→ Data excerpt
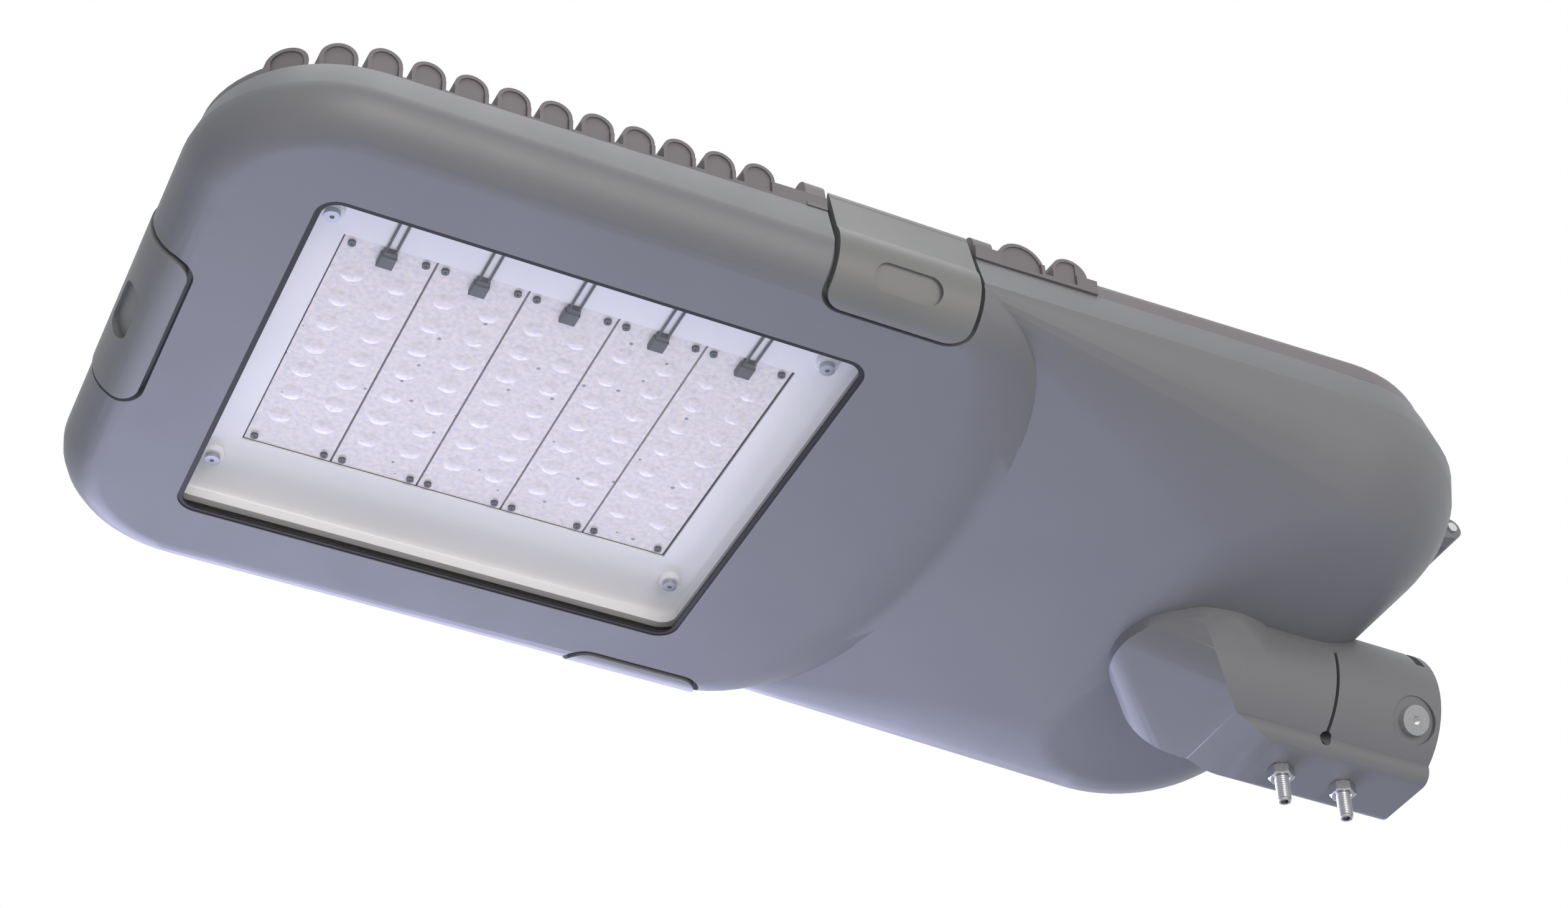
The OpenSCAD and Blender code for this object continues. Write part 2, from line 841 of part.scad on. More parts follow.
module cover_gasket() color("#1a1a1c") housed() tilted() {
    translate([0, 0, seal_z]) linear_extrude(cover_z - seal_z) difference() {
        plan(seal_in);
        plan(seal_in + seal_w);
    }
}

module glass_pane() color("#dfe6ea", 0.4) housed() {
    translate([win_x, 0, glass_z]) round_plate(pane_l, pane_w, win_r, glass_t);
}

// Gasket under and round the pane, with a lip that lines the opening
module glass_gasket() color("#151517") housed() {
    translate([win_x, 0, 0]) {
        difference() {
            union() {
                translate([0, 0, lip_w / 4]) round_plate(win_l, win_w, win_r, wall + eps - lip_w / 4);
                translate([0, 0, wall])
                    round_plate(pane_l + 2 * lip_w, pane_w + 2 * lip_w, win_r, glass_top - wall);
            }
            translate([0, 0, -1])
                round_plate(win_l - 2 * lip_w, win_w - 2 * lip_w, win_r - lip_w, 2 * wall);
            translate([0, 0, glass_z]) round_plate(pane_l, pane_w, win_r, glass_t + 1);
        }
    }
}

// Sheet clips that hold the pane down on its gasket
module glass_clips() color("#c9ccd0") housed() {
    reach = clip_out + clip_lap;
    at_clips() difference() {
        translate([-reach, -clip_w / 2, glass_top]) cube([reach + clip_boss_r, clip_w, clip_t]);
        translate([0, 0, glass_top - 1]) cylinder(h = 2 * clip_t + 1, r = screw_d / 2 + fit);
    }
}

// Pan head screw, head upwards, seat at z = 0
module screw(d, l, head_d = screw_head_d, head_h = screw_head_h) {
    difference() {
        cylinder(h = head_h, r = head_d / 2);
        translate([0, 0, head_h - head_h / 2]) cylinder(h = head_h, r = d / 3, $fn = 6);
    }
    translate([0, 0, -l]) cylinder(h = l + eps, r = d / 2);
}

module clip_screws() color("#c9ccd0") housed() {
    at_clips() translate([0, 0, glass_top + clip_t]) screw(screw_d, glass_top - wall - 2);
}

// White hopper round the modules: sloping bands and a skirt down to the glass
module reflector_frame() color("#eef1f6") housed() {
    skirt_z = glass_top + reflector_gap;
    top_z = lens_face;
    base_z = top_z - reflector_fall;
    in_l = tray_l + 1;
    in_w = module_l + 1;
    translate([win_x, 0, 0]) difference() {
        union() {
            difference() {
                hopper(base_z, in_l, in_w);
                hopper(base_z - sheet_t, in_l, in_w);
                translate([0, 0, base_z - sheet_t]) linear_extrude(2 * reflector_fall)
                    square([in_l, in_w], center = true);
            }
            translate([0, 0, skirt_z]) linear_extrude(base_z - skirt_z) difference() {
                square([refl_l, refl_w], center = true);
                square([refl_l - 2 * sheet_t, refl_w - 2 * sheet_t], center = true);
            }
            for (sx = [-1, 1], sy = [-1, 1]) translate([sx * post_x, sy * post_y, base_z])
                cylinder(h = post_foot - base_z, r = post_r);
        }
        for (sx = [-1, 1], sy = [-1, 1]) translate([sx * post_x, sy * post_y, 0])
            cylinder(h = rim_h, r = screw_d / 2 + fit);
    }
}

module hopper(z, in_l, in_w) {
    translate([0, 0, z]) intersection() {
        rotate([90, 0, 0]) linear_extrude(2 * refl_w, center = true) funnel(refl_l, in_l);
        rotate([90, 0, 90]) linear_extrude(2 * refl_l, center = true) funnel(refl_w, in_w);
    }
}

module funnel(base, top) {
    polygon([[-base / 2, 0], [base / 2, 0], [top / 2, reflector_fall], [-top / 2, reflector_fall]]);
}

module reflector_screws() color("#9a9da2") housed() {
    at_posts() translate([0, 0, lens_face - reflector_fall]) rotate([180, 0, 0])
        screw(screw_d, post_foot - lens_face + reflector_fall + pilot_l - 2);
}

module led_board(i) color("#d9dde3") housed() at_module(i) {
    difference() {
        translate([0, 0, pad_h - board_t / 2]) cube([module_w, module_l, board_t], center = true);
        at_one_modules_screws() translate([0, 0, pad_h - 2 * board_t])
            cylinder(h = 3 * board_t, r = module_screw_d / 2 + fit);
    }
}

module led_board_1() led_board(1);
module led_board_2() led_board(2);
module led_board_3() led_board(3);
module led_board_4() led_board(4);
module led_board_5() led_board(5);

// Lens plate with a dome over each LED
module led_lens(i) color("#e9e8f0") housed() at_module(i) {
    px = module_w / lens_cols;
    py = (module_l - 2 * lens_end) / lens_rows;
    difference() {
        union() {
            translate([0, 0, lens_face + lens_t / 2])
                cube([module_w, module_l, lens_t], center = true);
            for (cx = [0 : lens_cols - 1], cy = [0 : lens_rows - 1])
                translate([(cx - (lens_cols - 1) / 2) * px, (cy - (lens_rows - 1) / 2) * py,
                    lens_face + lens_r - lens_proud]) sphere(r = lens_r, $fn = 24);
        }
        at_one_modules_screws() translate([0, 0, lens_face - 1])
            cylinder(h = lens_t + 2, r = module_screw_d / 2 + fit);
        translate([-module_w, -module_l, lens_face + lens_t]) cube([2 * module_w, 2 * module_l, lens_r]);
    }
}

module led_lens_1() led_lens(1);
module led_lens_2() led_lens(2);
module led_lens_3() led_lens(3);
module led_lens_4() led_lens(4);
module led_lens_5() led_lens(5);

module module_screws() color("#55585c") housed() {
    at_module_screws() translate([0, 0, lens_face]) rotate([180, 0, 0])
        screw(module_screw_d, lens_t + board_t + pad_t - 2, module_screw_head, module_screw_d / 2);
}

module at_connector(i) {
    at_module(i) translate([0, -(module_l / 2 - conn_l / 2 - 1), lens_face]) children();
}

module led_connectors() color("#3a3c40") housed() {
    for (i = [1 : module_n]) at_connector(i)
        translate([0, 0, -conn_h / 2]) cube([conn_w, conn_l, conn_h], center = true);
}

// Wire pairs from the connectors down the reflector band and out through its skirt
module led_leads() color("#3c3e42") housed() {
    run = refl_w / 2 - module_l / 2;
    slope = atan(reflector_fall / (run - 0.5));
    for (i = [1 : module_n], s = [-1, 1]) at_module(i)
        translate([s * conn_w / 3, -(module_l / 2 - 1) - fit, lens_face - sheet_t - lead_d / 2 - fit])
            rotate([90 + slope, 0, 0]) cylinder(h = run - 2 * sheet_t, r = lead_d / 2);
}

module nose_latch() color("#72767e") housed() at_nose() latch(nose_latch_w, nose_pivot_h);
module left_latch() color("#7d7e80") housed() at_left() latch(side_latch_w, side_pivot_h);
module right_latch() color("#7d7e80") housed() at_right() latch(side_latch_w, side_pivot_h);

module latch_pin(w, h) {
    translate([0, pivot_u(h), h]) rotate([0, 90, 0])
        cylinder(h = w + 2 * latch_gap + 2 * ear_w, r = pin_r, center = true);
}

module latch_pins() color("#c9ccd0") housed() {
    at_nose() latch_pin(nose_latch_w, nose_pivot_h);
    at_left() latch_pin(side_latch_w, side_pivot_h);
    at_right() latch_pin(side_latch_w, side_pivot_h);
}

module hinge_pins() color("#d5d7da") housed() {
    l = hinge_mid_w + 2 * hinge_lug_w + 4;
    for (s = [-1, 1]) translate([rear_d + hinge_back, s * hinge_y, hinge_z]) rotate([90, 0, 0])
        cylinder(h = l, r = hinge_pin_d / 2, center = true);
}

// Sheet tray that carries the gear above the socket's root
module gear_tray() color("#b9bdc2") housed() {
    difference() {
        translate([tray_x, 0, tray_h]) round_plate(tray_pl, tray_pw, 8, tray_t);
        at_tray_posts() translate([0, 0, tray_h - 1]) cylinder(h = tray_t + 2, r = screw_d / 2 + fit);
        at_driver_ears() translate([0, 0, tray_h - 1]) cylinder(h = tray_t + 2, r = screw_d / 2);
    }
}

module at_driver_ears() {
    for (s = [-1, 1]) translate([driver_x, s * (driver_l / 2 - 5), 0]) children();
}

module led_driver() color("#d0d2d4") housed() {
    difference() {
        union() {
            translate([driver_x, 0, tray_h + tray_t + driver_h / 2])
                cube([driver_w, driver_l - 20, driver_h], center = true);
            translate([driver_x, 0, tray_h + tray_t + 1.5])
                cube([driver_w / 2, driver_l, 3], center = true);
        }
        at_driver_ears() translate([0, 0, tray_h]) cylinder(h = 10, r = screw_d / 2 + fit);
    }
}

module surge_protector() color("#e6e4de") housed() {
    translate([gear_x, surge_y, tray_h + tray_t]) {
        translate([0, 0, surge_h / 2]) cube([surge_w, surge_l, surge_h], center = true);
        translate([0, 0, surge_h]) cylinder(h = 3, r = surge_w / 4);
    }
}

module terminal_block() color("#f1f0ea") housed() {
    translate([gear_x, -surge_y, tray_h + tray_t]) difference() {
        translate([0, 0, term_h / 2]) cube([term_w, term_l, term_h], center = true);
        for (k = [-1, 0, 1]) translate([0, k * term_l / 3.4, term_h / 2])
            cylinder(h = term_h, r = term_w / 6);
    }
}

module gear_screws() color("#c9ccd0") housed() {
    at_tray_posts() translate([0, 0, tray_h + tray_t]) screw(screw_d, tray_t + pilot_l - 2);
    at_driver_ears() translate([0, 0, tray_h + tray_t + 3]) screw(screw_d, tray_t + 6);
}

// Cable gland in the wall between the bore and the gear compartment
module cable_gland() color("#2a2b2d") {
    face = -(socket_depth + root_t);
    difference() {
        union() {
            tube_x(entry_r - pin_play, face - 1, face + root_t);
            translate([face - 7, 0, 0]) rotate([0, 90, 0]) cylinder(h = 7, r = entry_r + 4, $fn = 6);
            tube_x(entry_r + 1, face - 19, face - 6);
        }
        tube_x(entry_r / 2, face - 20, face + root_t + 1);
    }
}

module at_bolts() {
    for (i = [0, 1]) translate([-(bolt_x + i * bolt_pitch), 0, 0]) children();
}

module clamp_bolts() color("#d5d7da") {
    head_h = bolt_d * 0.66;
    at_bolts() {
        translate([0, 0, -boss_drop - bolt_out])
            cylinder(h = boss_drop + bolt_out - socket_bore / 2 - 0.5, r = bolt_d / 2);
        translate([0, 0, -boss_drop - bolt_out - head_h])
            cylinder(h = head_h, r = bolt_d * 0.94, $fn = 6);
    }
}

module clamp_nuts() color("#d5d7da") {
    nut_h = bolt_d * 0.8;
    at_bolts() translate([0, 0, -boss_drop - nut_h]) difference() {
        cylinder(h = nut_h, r = bolt_d * 0.94, $fn = 6);
        translate([0, 0, -1]) cylinder(h = nut_h + 2, r = bolt_d / 2 + pin_play);
    }
}

module lock_screw() color("#dfe1e4") lock_place() {
    translate([0, 0, socket_bore / 2 + 0.5])
        cylinder(h = lock_seat - socket_bore / 2, r = lock_d / 2);
    translate([0, 0, lock_seat]) difference() {
        cylinder(h = lock_head_h, r = lock_head_r);
        translate([0, 0, lock_head_h / 2]) cylinder(h = lock_head_h, r = lock_d / 3, $fn = 6);
    }
}

lower_body();
top_cover();
cover_gasket();
glass_pane();
glass_gasket();
glass_clips();
clip_screws();
reflector_frame();
reflector_screws();
led_board_1();
led_board_2();
led_board_3();
led_board_4();
led_board_5();
led_lens_1();
led_lens_2();
led_lens_3();
led_lens_4();
led_lens_5();
module_screws();
led_connectors();
led_leads();
nose_latch();
left_latch();
right_latch();
latch_pins();
hinge_pins();
gear_tray();
led_driver();
surge_protector();
terminal_block();
gear_screws();
cable_gland();
clamp_bolts();
clamp_nuts();
lock_screw();
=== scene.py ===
"""Street lantern head seen from below.

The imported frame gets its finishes, finer castings and fasteners, and a studio round it.
Sizes are in millimetres from the nose and the housing's underside where nothing else is said.
"""

import json
import logging
import math
from dataclasses import dataclass
from enum import Enum
from typing import Any

import bmesh
import bpy
from mathutils import Matrix, Vector

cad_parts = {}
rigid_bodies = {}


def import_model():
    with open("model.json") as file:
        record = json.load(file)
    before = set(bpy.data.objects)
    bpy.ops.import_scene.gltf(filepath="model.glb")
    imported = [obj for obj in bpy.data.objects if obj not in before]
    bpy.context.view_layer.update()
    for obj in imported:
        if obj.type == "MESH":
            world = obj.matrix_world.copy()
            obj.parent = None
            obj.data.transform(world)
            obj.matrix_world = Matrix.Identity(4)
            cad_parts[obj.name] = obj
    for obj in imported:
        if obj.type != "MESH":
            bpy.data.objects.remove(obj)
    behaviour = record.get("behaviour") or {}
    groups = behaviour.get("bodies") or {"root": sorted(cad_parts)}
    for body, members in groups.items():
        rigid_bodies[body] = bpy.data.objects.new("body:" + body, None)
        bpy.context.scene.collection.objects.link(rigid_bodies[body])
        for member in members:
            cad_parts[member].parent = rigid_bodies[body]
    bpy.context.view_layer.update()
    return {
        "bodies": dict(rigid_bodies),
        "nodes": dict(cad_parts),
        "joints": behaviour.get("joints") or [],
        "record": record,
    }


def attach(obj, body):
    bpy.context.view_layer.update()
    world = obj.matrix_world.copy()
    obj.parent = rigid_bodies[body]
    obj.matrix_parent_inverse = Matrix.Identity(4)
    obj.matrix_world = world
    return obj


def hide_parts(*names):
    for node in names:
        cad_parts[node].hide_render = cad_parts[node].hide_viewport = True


LOG = logging.getLogger("street_lantern")
MM = 0.001
# The housing's frame: nose to socket mouth, socket axis to underside, and the window's middle
NOSE_X = 744.0
UNDERSIDE_Z = 28.0
WINDOW_X = 207.0
# Rim and cover rise towards the pole by this angle, about this distance from the nose
RIM_DEG = 1.8
RIM_X = 344.0
# The five modules stand side by side along the lantern
MODULES = 5
MODULE_PITCH = 48.0
# Edges sharper than this stay sharp on pieces that are made here
SHARP_DEG = 33.0
# Sockets of the Mix node when it mixes colours
FACTOR, FIRST, SECOND, RESULT = 0, 6, 7, 2

Frame = dict[str, Any]
Mesh = bmesh.types.BMesh
Material = bpy.types.Material
Socket = bpy.types.NodeSocket
Tree = bpy.types.NodeTree
Point = tuple[float, float, float]
Pair = tuple[float, float]


class Shade(Enum):
    """Colours of the lantern's finishes, as sRGB hex values."""

    HOUSING = "75787F"
    COVER = "716E74"
    LATCH = "777A7D"
    BLACK_RUBBER = "19191B"
    CLEAR_GLASS = "E9F0F4"
    STAINLESS = "D2D3D5"
    BLACKENED = "4A4C50"
    WHITE_ENAMEL = "F5F6FC"
    SOLDER_RESIST = "DDE0E8"
    LENS_COOL = "E4E4EC"
    LENS_WARM = "FBF3F2"
    LENS_SPECK = "8E8C92"
    DARK_ABS = "3A3C42"
    ZINC = "AEB2B8"
    ALUMINIUM = "C6C8CA"
    OFF_WHITE = "DBD8CF"
    POLYAMIDE = "262729"
    FLOOR = "EDEDED"


def linear(hex_value: str) -> tuple[float, float, float, float]:
    """Turn an sRGB hex value into linear colour.

    Args:
        hex_value: six hex digits, red first.

    Returns:
        Red, green, blue and an alpha of 1, in linear light.
    """
    parts = [int(hex_value[i : i + 2], 16) / 255 for i in (0, 2, 4)]
    rgb = [c / 12.92 if c <= 0.04045 else ((c + 0.055) / 1.055) ** 2.4 for c in parts]
    return (rgb[0], rgb[1], rgb[2], 1.0)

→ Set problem
Repeat word for word the lines from the line with "lower_body();" to the line with "for member in", both lines included.

→ Finished answer
lower_body();
top_cover();
cover_gasket();
glass_pane();
glass_gasket();
glass_clips();
clip_screws();
reflector_frame();
reflector_screws();
led_board_1();
led_board_2();
led_board_3();
led_board_4();
led_board_5();
led_lens_1();
led_lens_2();
led_lens_3();
led_lens_4();
led_lens_5();
module_screws();
led_connectors();
led_leads();
nose_latch();
left_latch();
right_latch();
latch_pins();
hinge_pins();
gear_tray();
led_driver();
surge_protector();
terminal_block();
gear_screws();
cable_gland();
clamp_bolts();
clamp_nuts();
lock_screw();
=== scene.py ===
"""Street lantern head seen from below.

The imported frame gets its finishes, finer castings and fasteners, and a studio round it.
Sizes are in millimetres from the nose and the housing's underside where nothing else is said.
"""

import json
import logging
import math
from dataclasses import dataclass
from enum import Enum
from typing import Any

import bmesh
import bpy
from mathutils import Matrix, Vector

cad_parts = {}
rigid_bodies = {}


def import_model():
    with open("model.json") as file:
        record = json.load(file)
    before = set(bpy.data.objects)
    bpy.ops.import_scene.gltf(filepath="model.glb")
    imported = [obj for obj in bpy.data.objects if obj not in before]
    bpy.context.view_layer.update()
    for obj in imported:
        if obj.type == "MESH":
            world = obj.matrix_world.copy()
            obj.parent = None
            obj.data.transform(world)
            obj.matrix_world = Matrix.Identity(4)
            cad_parts[obj.name] = obj
    for obj in imported:
        if obj.type != "MESH":
            bpy.data.objects.remove(obj)
    behaviour = record.get("behaviour") or {}
    groups = behaviour.get("bodies") or {"root": sorted(cad_parts)}
    for body, members in groups.items():
        rigid_bodies[body] = bpy.data.objects.new("body:" + body, None)
        bpy.context.scene.collection.objects.link(rigid_bodies[body])
        for member in members:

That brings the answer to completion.